Williams’ implosion arrived in two parts.
First, she was penalized for on-court coaching – something her coach Patrick Mouratoglou admitted to post-match. She was then assessed a penalty point – something a second misconduct warning warrants – for smashing her racquet in the second set. Thus, having already been penalized twice, the third instance – screaming at the umpire – resulted in a game being awarded to Osaka.
As an umpire, Ramos’ job is to make calls, but also to diffuse volatile situations. By making a ticky-tacky call in a major championship setting, he did quite the contrary. The less we discuss referees as it relates to a single match is generally for the better.
Thus, for Ramos to make the call he did is suspect.
That said, my issue lies with Williams’ response.

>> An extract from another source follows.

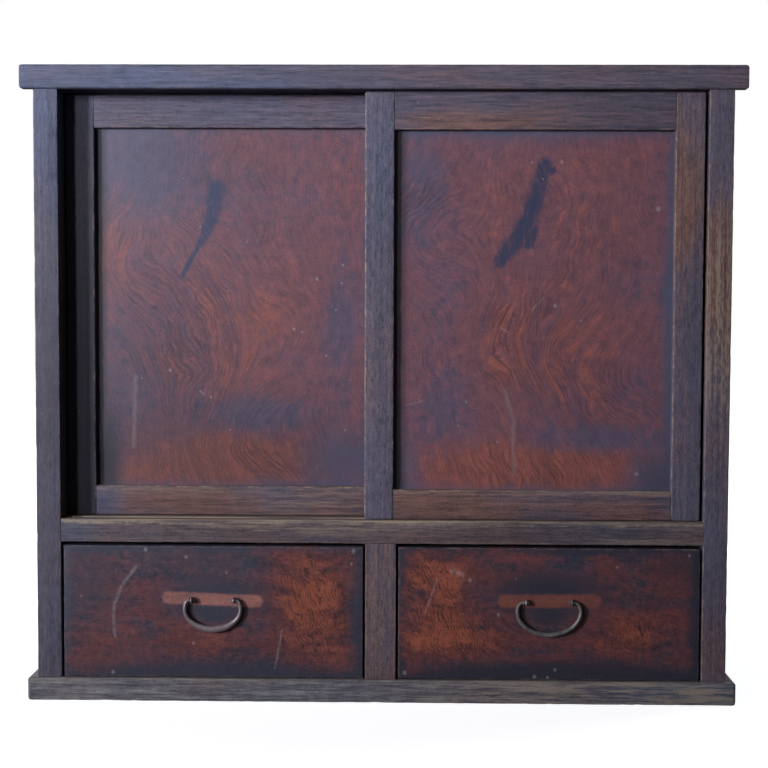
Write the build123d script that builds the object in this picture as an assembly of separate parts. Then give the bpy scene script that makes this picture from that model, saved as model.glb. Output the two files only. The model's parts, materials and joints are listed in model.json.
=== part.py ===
"""Mizuya kitchen cabinet: a framed case with two sliding doors over two drawers.

Frame: +X to the viewer's right, the front faces -Y, +Z up, millimetres.
The origin is at the bottom centre of the whole cabinet, handles included.
Every function returns one wooden or iron piece. Pieces meet in mortises, grooves and
rebates, which are cut by the very piece that they receive.
"""
from build123d import *
import os
from math import cos, pi, sin

os.makedirs("parts", exist_ok=True)

# ------------------------------------------------------------------ driving sizes
# case
case_width = 849.0              # over the outside faces of the posts
case_depth = 394.0              # front of the front posts to back of the rear posts
post_width = 30.3               # one sun
front_post_depth = 60.0         # covers both door tracks
rear_post_depth = 30.3
centre_post_width = 38.2

# levels, from the floor up
plinth_height = 28.5
drawer_opening_height = 168.6
sill_height = 29.0
door_opening_height = 524.0
top_thickness = 29.5

# how far the top and the plinth stand out past the posts
top_lip_reach = 16.0            # the front lip's ears, past the posts
top_lip_thickness = 8.0
top_overhang_front = 3.0
top_overhang_back = 3.0
plinth_overhang_side = 12.5
plinth_overhang_front = 3.0
plinth_overhang_back = 3.0

# boards and panels
top_board_thickness = 12.0
bottom_board_thickness = 10.0
floor_board_thickness = 10.0
shelf_thickness = 12.0
shelf_height = 250.0            # underside of the shelf above the cupboard floor
shelf_play = 2.0                # the loose shelf, back and front
side_panel_thickness = 8.0
side_panel_inset = 10.0         # back from the outside face of the posts
back_board_thickness = 8.0
back_board_inset = 10.0
board_rebate = 8.0              # how far top, floor and bottom boards lie on their rails
panel_groove = 6.0
cleat_height = 18.0
guide_height = 22.0
kicker_width = 62.0
kicker_height = 19.0
kicker_tenon_height = 8.6

# tenons of the case
tenon_thickness = 10.0
post_tenon_length = 16.0
sill_tenon_length = 18.0
side_tenon_length = 10.0
tenon_shoulder = 11.0
tenon_spacing = 4.0             # between two tenons that meet in one post

# doors
door_overlap = 39.6             # of the two meeting stiles, doors shut
door_thickness = 22.0
front_door_setback = 5.0        # back from the face of the posts
door_spacing = 4.0              # between the two doors
left_door_side_gap = 1.5
right_door_side_gap = 3.5
door_top_gap = 3.2
door_bottom_gap = 1.5
stile_width = 35.8
left_top_rail_height = 39.5
right_top_rail_height = 44.5
bottom_rail_height = 36.0
door_panel_thickness = 6.0
door_panel_setback = 8.0
door_panel_groove = 7.0
door_tenon_thickness = 6.0
door_tenon_length = 24.0
door_tenon_shoulder = 8.0
tongue_setback = 7.0            # the running tongue, back from the face of its door
tongue_thickness = 8.0
groove_side_play = 0.5
top_groove_depth = 12.0
top_tongue_length = 10.2        # above the door's shoulder; lower than the groove, to lift out
sill_groove_depth = 3.0
running_clearance = 0.3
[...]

It’s worth noting this isn’t her first flare-up at the U.S. Open. In the 2009 semi-final against Kim Clijsters, she was warned for racquet abuse after losing the first set. Later, while serving to stay in the match, Williams was called for a foot fault, granting Clijsters double match point. She then threatened to “shove this ball down your throat,” at the line judge who made the call.

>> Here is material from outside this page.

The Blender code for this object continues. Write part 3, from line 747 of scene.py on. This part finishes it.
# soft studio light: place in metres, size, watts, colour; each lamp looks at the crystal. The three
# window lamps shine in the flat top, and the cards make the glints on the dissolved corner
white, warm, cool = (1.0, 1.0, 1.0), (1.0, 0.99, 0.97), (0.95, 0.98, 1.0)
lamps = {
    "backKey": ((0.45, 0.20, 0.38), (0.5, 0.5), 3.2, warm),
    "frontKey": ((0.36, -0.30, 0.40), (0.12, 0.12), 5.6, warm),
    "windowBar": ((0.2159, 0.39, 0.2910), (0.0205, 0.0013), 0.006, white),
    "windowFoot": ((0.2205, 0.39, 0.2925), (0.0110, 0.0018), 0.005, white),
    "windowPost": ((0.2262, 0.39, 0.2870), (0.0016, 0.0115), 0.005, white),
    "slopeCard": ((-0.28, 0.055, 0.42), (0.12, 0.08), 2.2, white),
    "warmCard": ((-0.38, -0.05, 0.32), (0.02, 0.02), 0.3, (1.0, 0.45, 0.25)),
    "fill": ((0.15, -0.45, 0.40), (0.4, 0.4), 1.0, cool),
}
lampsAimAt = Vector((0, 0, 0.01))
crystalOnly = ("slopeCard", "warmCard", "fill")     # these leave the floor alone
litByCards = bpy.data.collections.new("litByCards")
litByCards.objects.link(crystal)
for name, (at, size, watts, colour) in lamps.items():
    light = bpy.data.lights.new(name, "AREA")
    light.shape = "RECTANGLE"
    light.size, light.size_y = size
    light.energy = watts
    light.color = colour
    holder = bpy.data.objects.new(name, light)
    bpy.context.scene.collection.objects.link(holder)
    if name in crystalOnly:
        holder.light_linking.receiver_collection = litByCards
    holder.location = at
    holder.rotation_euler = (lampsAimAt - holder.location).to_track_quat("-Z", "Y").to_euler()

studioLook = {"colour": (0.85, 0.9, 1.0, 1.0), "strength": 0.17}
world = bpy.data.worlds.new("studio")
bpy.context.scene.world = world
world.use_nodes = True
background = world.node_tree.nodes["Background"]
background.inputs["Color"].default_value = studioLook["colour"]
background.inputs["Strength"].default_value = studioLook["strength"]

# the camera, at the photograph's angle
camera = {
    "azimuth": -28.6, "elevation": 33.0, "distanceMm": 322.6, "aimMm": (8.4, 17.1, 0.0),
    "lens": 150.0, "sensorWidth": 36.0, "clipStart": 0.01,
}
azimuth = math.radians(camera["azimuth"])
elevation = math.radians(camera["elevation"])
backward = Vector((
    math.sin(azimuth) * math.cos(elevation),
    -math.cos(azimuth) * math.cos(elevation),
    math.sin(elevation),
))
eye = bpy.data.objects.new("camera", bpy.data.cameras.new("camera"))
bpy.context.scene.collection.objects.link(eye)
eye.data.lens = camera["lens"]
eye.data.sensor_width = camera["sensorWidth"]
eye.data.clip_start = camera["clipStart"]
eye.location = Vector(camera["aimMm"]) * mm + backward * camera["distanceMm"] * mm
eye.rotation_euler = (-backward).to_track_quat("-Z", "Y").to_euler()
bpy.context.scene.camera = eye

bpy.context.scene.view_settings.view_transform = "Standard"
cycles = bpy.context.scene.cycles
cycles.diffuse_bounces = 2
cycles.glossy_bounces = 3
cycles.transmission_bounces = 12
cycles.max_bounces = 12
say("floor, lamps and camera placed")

She had a similar encounter in 2011 U.S. Open final against Samantha Stosur. Warned for yelling, “come on” before Stosur had a chance to hit a ball, Williams had choice words for the umpire.
“If you ever see me walking down the hall, look the other way," she proclaimed. "Because you're out of control. You're out of control. Totally out of control. You're a hater and you're just unattractive inside.”
So as much as I’d like to give Williams the benefit of the doubt in being wrongly penalized or that her reaction was justified, past transgressions suggest otherwise.
Further, the timing of Williams’ proclamations were astoundingly cheap. With her 6-2 6-4 win, Osaka became the first-ever Japanese grand slam champion – male or female. For the 20-year-old, the moment should have been one of celebration and triumph.
It was the culmination of a life’s worth of practice and determination.
Instead, it became the Serena show.
Williams made the moment about herself. Osaka even apologized to those settled in Arthur Ashe Stadium for beating the American. That’s not right.
To her credit, Williams attempted to quell the crowd. Standing alongside a tearful Osaka during the trophy presentation she said, “I don’t want to be rude. She played well. Let’s make this the best moment we can, let’s not boo any more.”
Despite the plea from Williams, the damage had already been done.
Frankly it’s impossible to know whether a male player would have been penalized for the same comments Williams made. That doesn’t change the fact she was fined $17,000 for her actions or that the International Tennis Federation backed Ramos’ decision.
This debate surfaced on ESPN’s First Take on Monday, as Max Kellerman, Stephen A. Smith and Molly Qerim argued the validity and timing of Williams’ comments.
Kellerman alluded to former world No. 1 male players John McEnroe and Jimmy Connors, and how neither was polite when it came to chatting with chair umpires.
Relative to McEnroe and Connors, Williams’ comments were overtly less berating. Yet that doesn’t rationalize her actions.
Smith cited Ramos' past issues with 2018 men's U.S. Open champion Novak Djokovic and current world No. 1 Rafael Nadal — the latter of whom called for Ramos to never referee another of his matches following a time warning at the 2017 French Open.
“Had she made it about her then it would have been a stronger argument, but she said ‘I’m standing up for women’s rights’ etc., etc.,'" Smith contended. "If you can have men point to him being a problem, the same problem for them as there was for you, then it’s not about gender.”
While Saturday’s championship in Flushing Meadows, New York, took place far away from the Midwest, the region’s popular card game still applies.
Ramos’ decision was controversial, but Williams’ reaction was equally unbecoming. In trying to throw out her jack, Serena Williams still got out-trumped.